Magenta Research, member of the newly formed Gefen Pro AV Group, supplied critical back-end functionality for the new Springfield-Greene County Office of Emergency Management (OEM) in Missouri.
After nearly ten years of planning and development, the OEM was able to make its move from an outdated, 100+-year-old building to a new facility designed specifically for OEM operations using advanced audio/video features and connectivity.
As funding came through from grants and local support, the Springfield-Greene County OEM facility began to emerge. The two-story building with basement now houses the OEM on the basement and ground levels with a 911 emergency call center on the second floor. The disaster-proof facility employed Orlando, FL-based Jim Landis of TLC Engineering to design the low voltage and AV systems. Local systems integrator Killian Digital from Springfield, MO, was contracted to integrate and program the entirety of audio/video connectivity that would utilize today’s most technologically advanced audio/video equipment.
“We’re talking about a very large facility that has local and regional responsibility for disaster response,” explained Spencer Cox, president, Killian Digital. “They’re most recent deployment was after Hurricane Sandy’s devastating path of destruction up the east coast of the U.S.” In this case, the team provided support to the local emergency operations center, assisting with logistics, planning and recovery operations.
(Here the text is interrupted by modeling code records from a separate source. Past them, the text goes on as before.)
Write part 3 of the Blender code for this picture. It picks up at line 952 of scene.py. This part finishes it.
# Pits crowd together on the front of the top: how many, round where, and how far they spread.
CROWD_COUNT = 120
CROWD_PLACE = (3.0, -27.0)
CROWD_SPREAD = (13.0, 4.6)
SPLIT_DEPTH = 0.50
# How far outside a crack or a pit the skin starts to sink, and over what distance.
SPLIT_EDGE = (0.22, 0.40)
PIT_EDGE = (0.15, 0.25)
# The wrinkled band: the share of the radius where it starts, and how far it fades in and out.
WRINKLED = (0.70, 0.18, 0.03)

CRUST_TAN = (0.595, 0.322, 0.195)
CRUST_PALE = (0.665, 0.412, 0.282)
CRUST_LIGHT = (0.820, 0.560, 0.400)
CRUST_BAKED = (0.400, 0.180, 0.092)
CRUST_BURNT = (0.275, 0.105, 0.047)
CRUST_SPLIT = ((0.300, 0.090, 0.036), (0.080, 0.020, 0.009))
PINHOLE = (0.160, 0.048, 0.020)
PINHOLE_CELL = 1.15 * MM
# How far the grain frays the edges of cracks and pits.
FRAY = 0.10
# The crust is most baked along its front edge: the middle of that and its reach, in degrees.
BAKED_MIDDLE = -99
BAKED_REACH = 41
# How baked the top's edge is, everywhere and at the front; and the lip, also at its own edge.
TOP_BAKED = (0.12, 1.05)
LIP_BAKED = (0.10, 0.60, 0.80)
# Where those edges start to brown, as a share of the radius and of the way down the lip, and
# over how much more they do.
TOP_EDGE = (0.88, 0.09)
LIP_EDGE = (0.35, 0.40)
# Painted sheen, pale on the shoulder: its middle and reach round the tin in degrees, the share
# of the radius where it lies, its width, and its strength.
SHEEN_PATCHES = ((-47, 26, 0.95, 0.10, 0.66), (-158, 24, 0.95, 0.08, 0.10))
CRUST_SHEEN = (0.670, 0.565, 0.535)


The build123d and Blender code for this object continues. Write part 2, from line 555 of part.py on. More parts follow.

To take full advantage of the new technologies currently available in the market, Cox initiated some design modifications that enabled the OEM to reap the benefits of a fully equipped, AV enabled facility where real-time communications can mean the difference between life and death. He also worked with TechSpa of Winter Park, FL, who wrote a new Crestron module for the Voyager using a client/server methodology. "This module in particular had to be very robust and responsive for reliable and fast operation of the Voyager via the Crestron user interfaces."
Ground-breaking construction began in March 2011 with the AV installation kicking off in January 2012. By the end of July 2012, the Springfield-Greene County OEM was fully functional.
The OEM located in the basement and ground floor uses a multi-functional design, in which rooms can be quickly commandeered as needed to best meet the current situation. When not in a mission-critical emergency, some of the rooms are used as classrooms, for example. There are spaces that can readily accommodate visiting pubic officials, press briefings, coordination centers and impromptu call centers in the case of a disaster. The basement or 'pit,' which can be viewed from above on the ground floor, is reserved for Operations (Ops).
All AV connectivity equipment that feeds the Ops center and the entire OEM facility is mounted in four racks in the rear projection room behind the huge screen on the Ops floor.
Magenta Research’s new Voyager VG-Matrix is the central hub of the entire AV operation.
“This Voyager matrix will accept 48 inputs and will output to 104 displays so that each source can be distributed to any display in the building at any time," Cox said. "It is an extremely flexible and expandable solution.”
Andy Fliss, U.S. director of sales for Magenta Research, said, “The Voyager VG-Matrix allows for 8-Port input and output cards for high definition digital video with RS-232 control signals. Multifunctional input and output cards mean users can switch between eight inputs and eight outputs using the same card. Plus it supplies built-in multimode fiber optic modules that can be combined and swapped out to create a totally custom matrix.”
Because all AV data is transmitted over fiber optic cabling, the Voyager’s adaptable card cage is a huge advantage. “We have two strands of fiber going from every source to every display so if a fiber port goes out or breaks, we can easily replace a card on the fly, which in a disaster situation could be critical,” Cox added.
Indeed, disaster situations present the most intense demand for real-time, bulletproof methods of communication to one, more or all displays as needed.
The Ops center contains a huge main video screen, with 17 flat panel displays mounted throughout the room to increase visibility. Tables can accommodate up to 65 personnel at any time. Telephone, Internet and Voyager Matrix controls are built-into all 65 work areas for at-your-fingertips data access. There are 17 touch panels and 15 iPads that allow video selection from any input/output on the Voyager Matrix. Anyone with an iPad can become a system administrator and route video to any space in the facility.
Alternatively, the control room operator has access to the Ops projector and can alter high definition video in size, content and layout using video wall processing equipment. Individual headphones allow independent audio selection depending on what is being shown on the projector or any one of the flat panel displays.
Similarly, the ground floor also hosts a projector and screen for video viewing. Individual flat panel displays and/or projectors are mounted in various rooms, including the press briefing area, all connected back via fiber optics to the Voyager matrix.
On the second floor, the 911 call center is set up for 32 live operators, and also contains four flat panel displays for critical data communication—all are linked through the Voyager Matrix. In this particular area, voice and data infrastructure were paramount.
As Cox noted, “This was a hugely rewarding project to work on because of the personal implications. This OEM has a major impact on the continued safety of our families, friends and communities, both locally and nationwide. AV connectivity, in this regard, is absolutely mission critical and we are thrilled that we created the most advanced AV system available today, thanks in large part to Magenta’s Voyager Matrix.”